◆ Source material
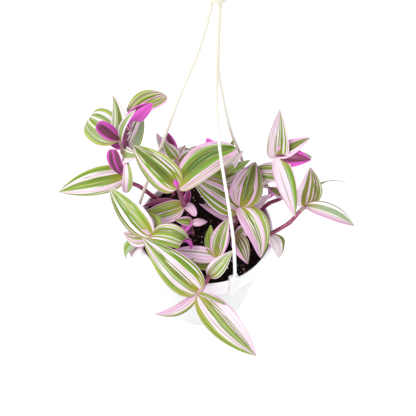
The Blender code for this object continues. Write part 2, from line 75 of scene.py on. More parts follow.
# Cell and height of each size of lump, the place of the dip at the wall, and its depth
SOIL_LUMPS = [(17, 2.6), (6, 1.9), (2.3, 1.3), (1.1, 0.7)]
LATTICE_SHIFT = 300
DIP_START = 60
DIP_END = 72
DIP_DEPTH = 0.8
GRAIN_ROWS = 7
GRAIN_SIDES = 10
GRAIN_BULGE = (0.72, 1.25)
GRAIN_FLATNESS = (0.5, 0.85)
GRAIN_LIFT = 0.15
GRAINLESS_EDGE = 3
# Loose grains on the soil: name, how many, least and greatest radius, least and greatest share of it
# that is left sideways, darkest and lightest colour, fineness of the pattern, roughness
GRAINS = [
    ("soil_crumbs", 900, (0.5, 1.9), (0.6, 1.2), "crumb black", "soil brown", 900.0, 0.85),
    ("bark_bits", 110, (0.9, 2.4), (0.35, 1.5), "bark dark", "bark light", 700.0, 0.75),
    ("perlite_grains", 120, (0.4, 1.1), (0.7, 1.1), "perlite grey", "perlite white", 1200.0, 0.7),
    ("feed_beads", 16, (0.7, 1.0), (0.95, 1.0), "bead brown", "bead tan", 500.0, 0.4),
]

# Hanger
HUB_BOTTOM = 318.0
HUB_HEIGHT = 9.0
HUB_RADIUS = 9.0
HOOK_WIRE = 2.3
HOOK_RADIUS = 11.4
HOOK_START = -45
HOOK_END = 210
HUB_SIDES = 64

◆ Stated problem
All of the material must be reproduced exactly.

◆ Finished task
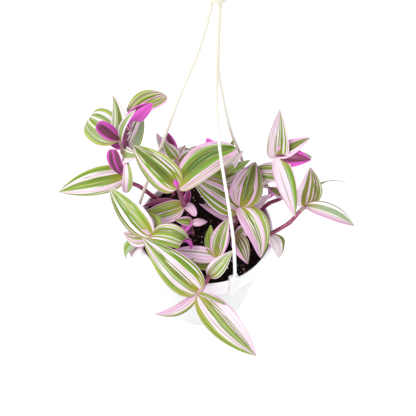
The Blender code for this object continues. Write part 2, from line 75 of scene.py on. More parts follow.
# Cell and height of each size of lump, the place of the dip at the wall, and its depth
SOIL_LUMPS = [(17, 2.6), (6, 1.9), (2.3, 1.3), (1.1, 0.7)]
LATTICE_SHIFT = 300
DIP_START = 60
DIP_END = 72
DIP_DEPTH = 0.8
GRAIN_ROWS = 7
GRAIN_SIDES = 10
GRAIN_BULGE = (0.72, 1.25)
GRAIN_FLATNESS = (0.5, 0.85)
GRAIN_LIFT = 0.15
GRAINLESS_EDGE = 3
# Loose grains on the soil: name, how many, least and greatest radius, least and greatest share of it
# that is left sideways, darkest and lightest colour, fineness of the pattern, roughness
GRAINS = [
    ("soil_crumbs", 900, (0.5, 1.9), (0.6, 1.2), "crumb black", "soil brown", 900.0, 0.85),
    ("bark_bits", 110, (0.9, 2.4), (0.35, 1.5), "bark dark", "bark light", 700.0, 0.75),
    ("perlite_grains", 120, (0.4, 1.1), (0.7, 1.1), "perlite grey", "perlite white", 1200.0, 0.7),
    ("feed_beads", 16, (0.7, 1.0), (0.95, 1.0), "bead brown", "bead tan", 500.0, 0.4),
]

# Hanger
HUB_BOTTOM = 318.0
HUB_HEIGHT = 9.0
HUB_RADIUS = 9.0
HOOK_WIRE = 2.3
HOOK_RADIUS = 11.4
HOOK_START = -45
HOOK_END = 210
HUB_SIDES = 64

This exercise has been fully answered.